▼

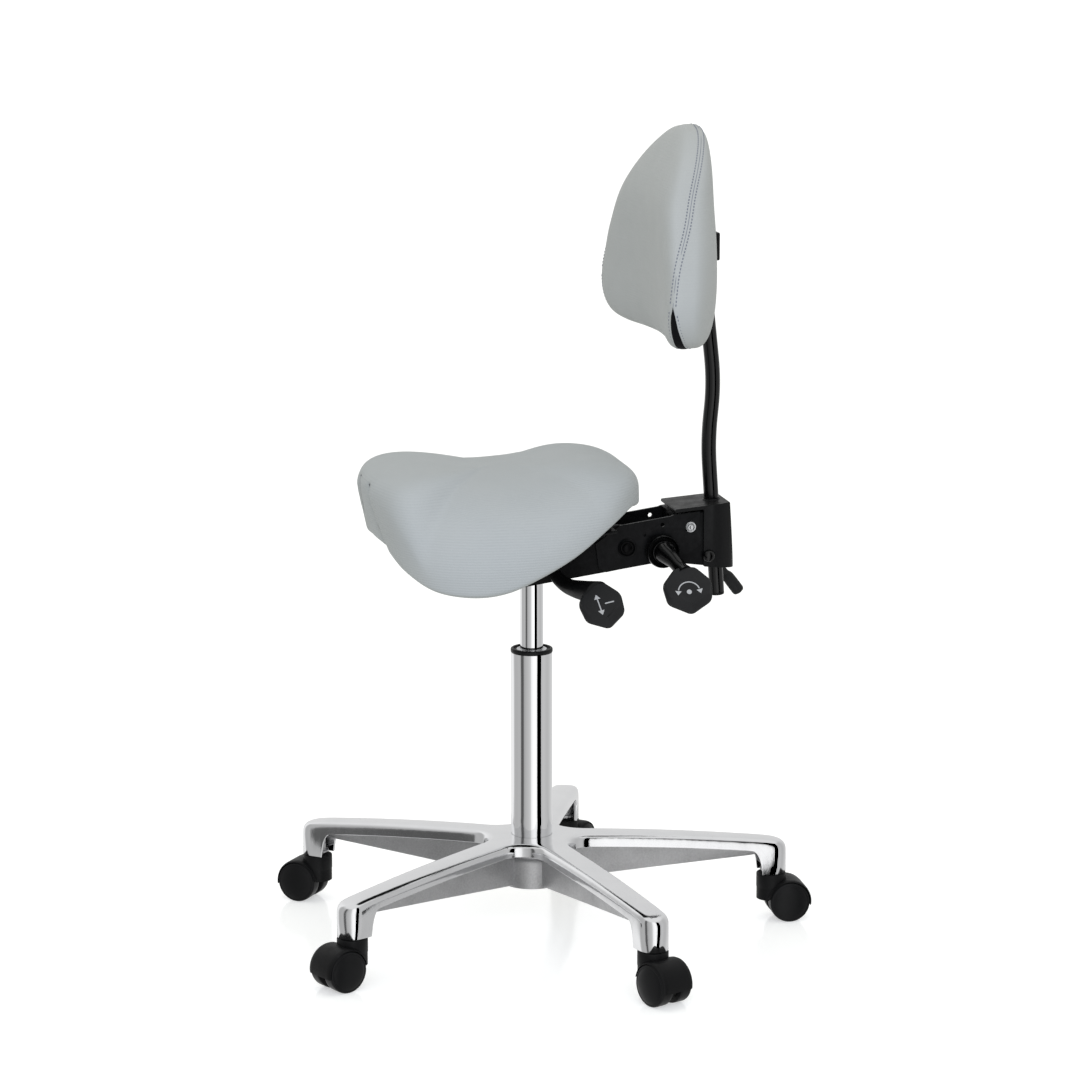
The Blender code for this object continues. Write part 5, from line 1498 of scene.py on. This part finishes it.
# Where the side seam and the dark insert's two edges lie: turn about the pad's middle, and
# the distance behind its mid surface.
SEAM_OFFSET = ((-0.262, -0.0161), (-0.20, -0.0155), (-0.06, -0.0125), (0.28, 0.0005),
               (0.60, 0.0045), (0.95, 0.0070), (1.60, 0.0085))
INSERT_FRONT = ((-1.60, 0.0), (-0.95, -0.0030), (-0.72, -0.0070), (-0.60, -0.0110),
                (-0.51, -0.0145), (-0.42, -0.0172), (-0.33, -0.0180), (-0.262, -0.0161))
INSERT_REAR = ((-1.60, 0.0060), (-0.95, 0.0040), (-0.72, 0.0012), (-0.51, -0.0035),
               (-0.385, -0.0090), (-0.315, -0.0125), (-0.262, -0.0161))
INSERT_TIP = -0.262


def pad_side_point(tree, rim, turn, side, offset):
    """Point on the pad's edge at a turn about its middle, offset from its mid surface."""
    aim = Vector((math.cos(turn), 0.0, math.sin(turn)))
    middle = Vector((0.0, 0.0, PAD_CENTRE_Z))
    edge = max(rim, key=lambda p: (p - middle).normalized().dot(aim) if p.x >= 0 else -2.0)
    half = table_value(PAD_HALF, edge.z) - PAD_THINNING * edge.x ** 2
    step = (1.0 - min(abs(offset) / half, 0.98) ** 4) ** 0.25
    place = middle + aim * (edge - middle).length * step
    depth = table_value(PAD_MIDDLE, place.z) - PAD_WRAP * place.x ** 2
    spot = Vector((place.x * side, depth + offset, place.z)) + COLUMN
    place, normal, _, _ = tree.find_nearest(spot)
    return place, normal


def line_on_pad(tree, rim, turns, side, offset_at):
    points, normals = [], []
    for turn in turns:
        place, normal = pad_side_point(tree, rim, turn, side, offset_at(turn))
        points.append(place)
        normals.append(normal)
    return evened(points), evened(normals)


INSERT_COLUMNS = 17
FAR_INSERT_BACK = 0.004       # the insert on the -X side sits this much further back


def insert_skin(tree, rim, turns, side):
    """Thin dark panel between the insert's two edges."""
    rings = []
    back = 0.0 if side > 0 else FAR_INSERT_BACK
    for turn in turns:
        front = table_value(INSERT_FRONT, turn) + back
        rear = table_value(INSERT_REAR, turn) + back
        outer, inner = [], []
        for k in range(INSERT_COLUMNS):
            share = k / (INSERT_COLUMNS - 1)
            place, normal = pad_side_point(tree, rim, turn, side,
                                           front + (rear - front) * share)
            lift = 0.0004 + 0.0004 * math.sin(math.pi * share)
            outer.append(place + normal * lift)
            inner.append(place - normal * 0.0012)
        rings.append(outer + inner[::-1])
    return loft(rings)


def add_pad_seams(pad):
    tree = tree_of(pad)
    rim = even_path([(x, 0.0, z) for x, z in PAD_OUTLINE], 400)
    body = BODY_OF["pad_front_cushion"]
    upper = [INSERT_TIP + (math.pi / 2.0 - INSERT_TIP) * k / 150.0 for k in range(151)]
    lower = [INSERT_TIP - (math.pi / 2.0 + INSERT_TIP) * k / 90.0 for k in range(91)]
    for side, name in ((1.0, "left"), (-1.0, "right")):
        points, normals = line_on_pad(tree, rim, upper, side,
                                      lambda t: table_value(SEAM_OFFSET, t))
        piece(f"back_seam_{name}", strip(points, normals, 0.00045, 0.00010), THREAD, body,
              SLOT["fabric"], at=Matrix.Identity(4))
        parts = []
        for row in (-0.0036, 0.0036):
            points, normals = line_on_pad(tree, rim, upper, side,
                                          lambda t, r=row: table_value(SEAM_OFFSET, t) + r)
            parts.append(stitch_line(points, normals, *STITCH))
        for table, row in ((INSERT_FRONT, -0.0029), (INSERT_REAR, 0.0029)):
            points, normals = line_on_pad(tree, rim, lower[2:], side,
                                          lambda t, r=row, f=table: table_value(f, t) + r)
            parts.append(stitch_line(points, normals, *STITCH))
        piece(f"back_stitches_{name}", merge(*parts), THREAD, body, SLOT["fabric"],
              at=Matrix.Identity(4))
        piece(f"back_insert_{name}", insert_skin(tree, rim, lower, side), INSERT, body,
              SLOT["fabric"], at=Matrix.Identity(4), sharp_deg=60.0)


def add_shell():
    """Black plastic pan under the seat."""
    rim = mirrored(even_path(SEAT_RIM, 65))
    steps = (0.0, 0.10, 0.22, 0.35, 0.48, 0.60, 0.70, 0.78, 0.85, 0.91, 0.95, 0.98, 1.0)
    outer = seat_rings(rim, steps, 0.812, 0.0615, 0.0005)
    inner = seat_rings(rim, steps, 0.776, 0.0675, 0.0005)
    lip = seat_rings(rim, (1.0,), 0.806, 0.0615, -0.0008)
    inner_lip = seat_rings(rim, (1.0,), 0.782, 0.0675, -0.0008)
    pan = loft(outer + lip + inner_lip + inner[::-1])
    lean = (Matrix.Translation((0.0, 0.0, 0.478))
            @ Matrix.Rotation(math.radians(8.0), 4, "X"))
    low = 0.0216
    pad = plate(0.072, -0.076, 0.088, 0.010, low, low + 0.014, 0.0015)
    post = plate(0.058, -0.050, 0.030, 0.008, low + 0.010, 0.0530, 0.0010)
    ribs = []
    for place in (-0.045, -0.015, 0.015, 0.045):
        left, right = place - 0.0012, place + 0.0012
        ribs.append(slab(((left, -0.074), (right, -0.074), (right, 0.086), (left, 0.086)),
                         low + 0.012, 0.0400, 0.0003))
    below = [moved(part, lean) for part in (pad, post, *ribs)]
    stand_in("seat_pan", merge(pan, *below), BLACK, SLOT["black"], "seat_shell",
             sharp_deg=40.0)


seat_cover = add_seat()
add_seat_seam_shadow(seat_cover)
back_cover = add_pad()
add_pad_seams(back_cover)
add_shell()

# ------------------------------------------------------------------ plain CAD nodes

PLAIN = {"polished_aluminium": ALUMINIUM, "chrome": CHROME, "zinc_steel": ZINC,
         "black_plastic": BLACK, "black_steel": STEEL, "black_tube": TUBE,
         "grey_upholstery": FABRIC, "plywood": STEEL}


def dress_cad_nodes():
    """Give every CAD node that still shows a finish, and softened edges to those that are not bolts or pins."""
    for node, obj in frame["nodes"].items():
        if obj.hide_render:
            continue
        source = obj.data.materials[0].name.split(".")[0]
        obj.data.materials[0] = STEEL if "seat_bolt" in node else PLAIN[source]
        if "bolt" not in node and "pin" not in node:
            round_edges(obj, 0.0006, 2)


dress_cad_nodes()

▲

Request: Write out, exactly and with nothing else, the lines of the listing above from its first line through the line with "INSERT_TIP = -0.262".

The result:
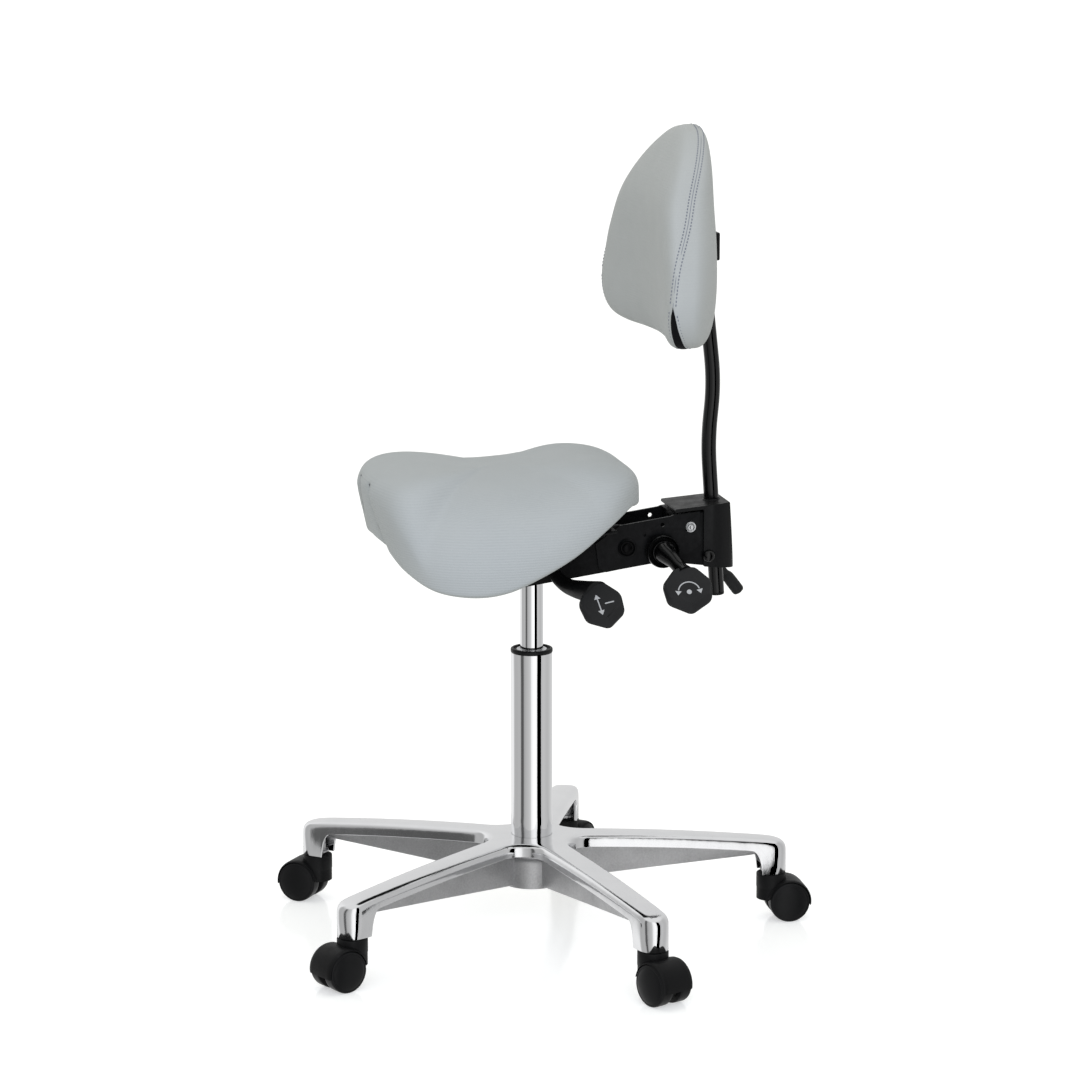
The Blender code for this object continues. Write part 5, from line 1498 of scene.py on. This part finishes it.
# Where the side seam and the dark insert's two edges lie: turn about the pad's middle, and
# the distance behind its mid surface.
SEAM_OFFSET = ((-0.262, -0.0161), (-0.20, -0.0155), (-0.06, -0.0125), (0.28, 0.0005),
               (0.60, 0.0045), (0.95, 0.0070), (1.60, 0.0085))
INSERT_FRONT = ((-1.60, 0.0), (-0.95, -0.0030), (-0.72, -0.0070), (-0.60, -0.0110),
                (-0.51, -0.0145), (-0.42, -0.0172), (-0.33, -0.0180), (-0.262, -0.0161))
INSERT_REAR = ((-1.60, 0.0060), (-0.95, 0.0040), (-0.72, 0.0012), (-0.51, -0.0035),
               (-0.385, -0.0090), (-0.315, -0.0125), (-0.262, -0.0161))
INSERT_TIP = -0.262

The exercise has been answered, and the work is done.